-- start of Supplied material --

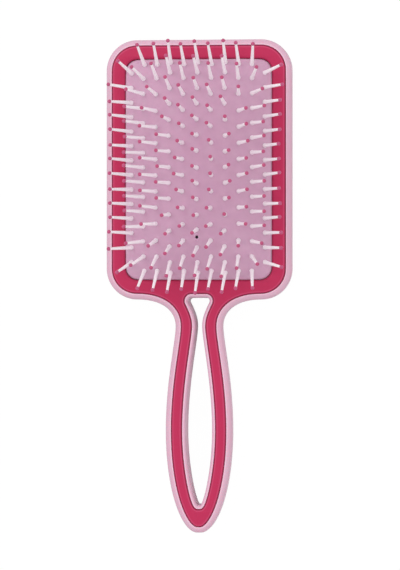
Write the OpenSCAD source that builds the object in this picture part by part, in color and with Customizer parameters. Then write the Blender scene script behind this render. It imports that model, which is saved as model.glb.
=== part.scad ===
// Detangling paddle brush: a light pink shell with an open loop handle, a magenta trim plate
// let into its front, and an air cushion that carries splayed pins with ball tips.
// It lies on its back with the pins up: +Y runs from the handle to the head, and the origin is
// the middle of its footprint, on the surface that it lies on.

/* [Outline] */
// Width of the head
head_w = 90.6; // [84:0.2:98]
// Length of the head, without the handle
head_l = 126.5; // [118:0.5:134]
// Radius of the head's two upper corners
head_corner_r = 15; // [12:0.5:20]
// Radius of the head's two lower corners
foot_corner_r = 15; // [11:0.5:18]
// How far below the head the neck is narrowest
neck_drop = 13.1; // [11:0.1:16]
// How far below the neck the loop is widest
belly_drop = 50.6; // [44:0.2:58]
// How far below its widest place the loop ends
tail_drop = 49.8; // [44:0.2:56]
// Width of each rail of the loop
rail_w = 9.8; // [8.6:0.1:11]
// Gap between the rails at the neck
neck_gap = 3.3; // [2.6:0.1:5]
// Gap between the rails where the loop is widest
belly_gap = 13; // [10:0.2:16]
// Width of the eye at its top edge
eye_top_w = 10.6; // [8.8:0.1:13]
// Radius of the eye's two upper corners
eye_corner_r = 1.8; // [1.2:0.1:2.4]
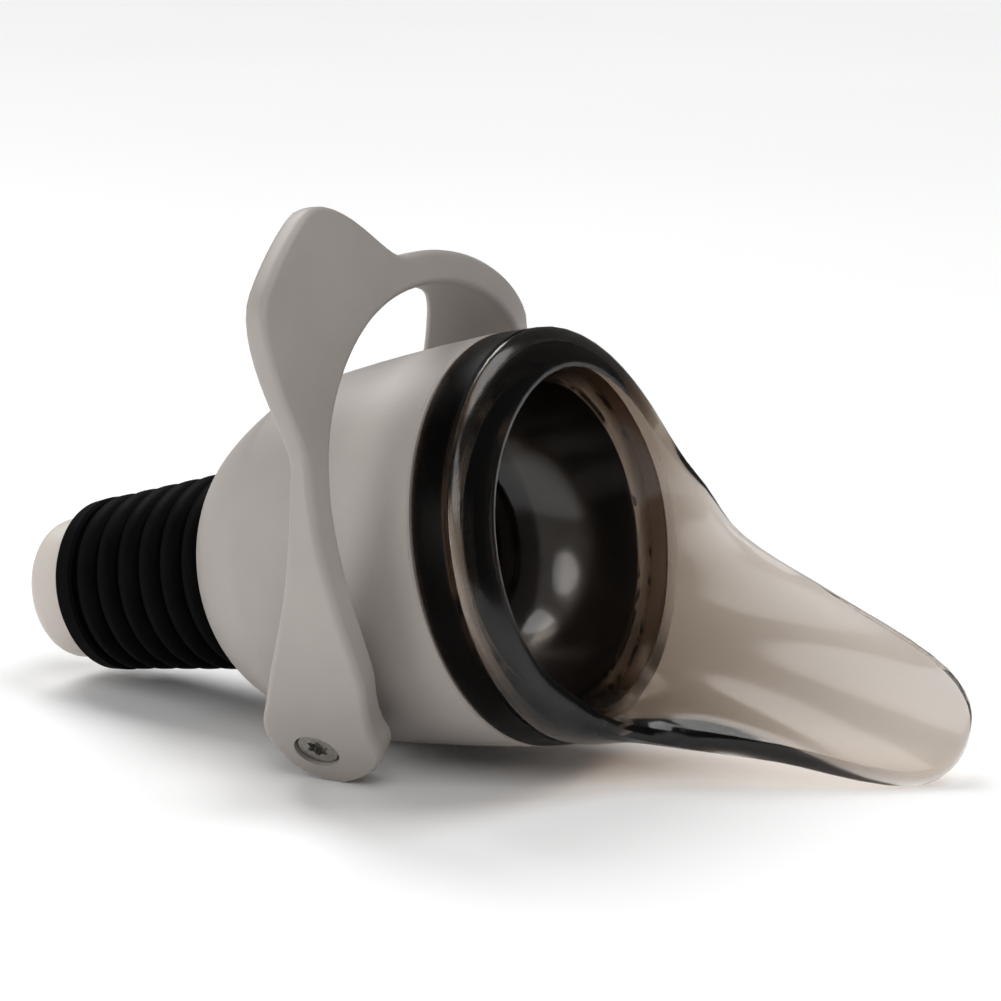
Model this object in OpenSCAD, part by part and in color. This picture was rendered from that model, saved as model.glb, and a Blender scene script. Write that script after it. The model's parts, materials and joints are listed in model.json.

-- end of Supplied material --

_Set task_
Each record must be repeated exactly as it is.

_Output of the exercise_
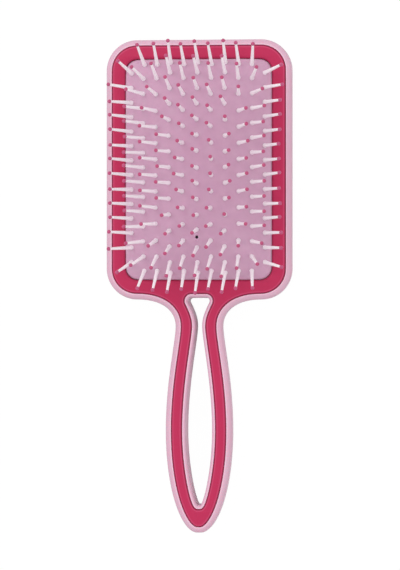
Write the OpenSCAD source that builds the object in this picture part by part, in color and with Customizer parameters. Then write the Blender scene script behind this render. It imports that model, which is saved as model.glb.
=== part.scad ===
// Detangling paddle brush: a light pink shell with an open loop handle, a magenta trim plate
// let into its front, and an air cushion that carries splayed pins with ball tips.
// It lies on its back with the pins up: +Y runs from the handle to the head, and the origin is
// the middle of its footprint, on the surface that it lies on.

/* [Outline] */
// Width of the head
head_w = 90.6; // [84:0.2:98]
// Length of the head, without the handle
head_l = 126.5; // [118:0.5:134]
// Radius of the head's two upper corners
head_corner_r = 15; // [12:0.5:20]
// Radius of the head's two lower corners
foot_corner_r = 15; // [11:0.5:18]
// How far below the head the neck is narrowest
neck_drop = 13.1; // [11:0.1:16]
// How far below the neck the loop is widest
belly_drop = 50.6; // [44:0.2:58]
// How far below its widest place the loop ends
tail_drop = 49.8; // [44:0.2:56]
// Width of each rail of the loop
rail_w = 9.8; // [8.6:0.1:11]
// Gap between the rails at the neck
neck_gap = 3.3; // [2.6:0.1:5]
// Gap between the rails where the loop is widest
belly_gap = 13; // [10:0.2:16]
// Width of the eye at its top edge
eye_top_w = 10.6; // [8.8:0.1:13]
// Radius of the eye's two upper corners
eye_corner_r = 1.8; // [1.2:0.1:2.4]
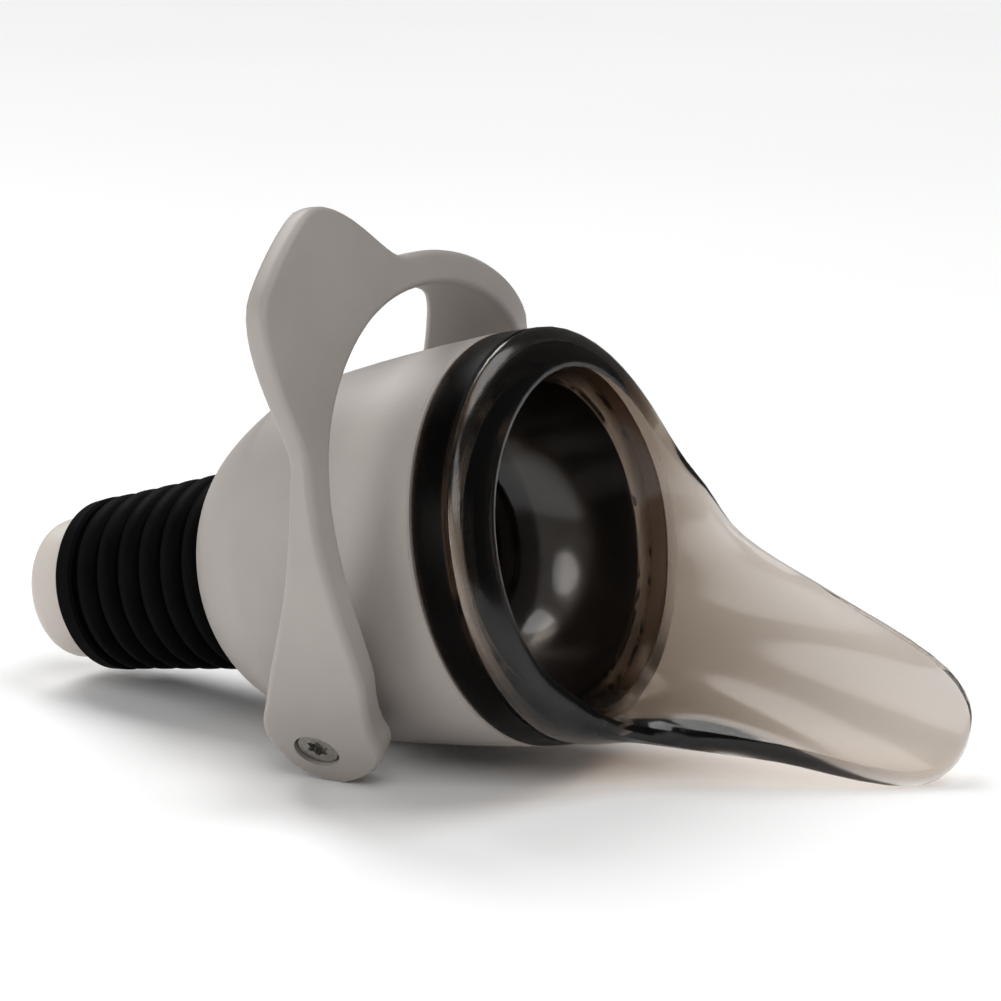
Model this object in OpenSCAD, part by part and in color. This picture was rendered from that model, saved as model.glb, and a Blender scene script. Write that script after it. The model's parts, materials and joints are listed in model.json.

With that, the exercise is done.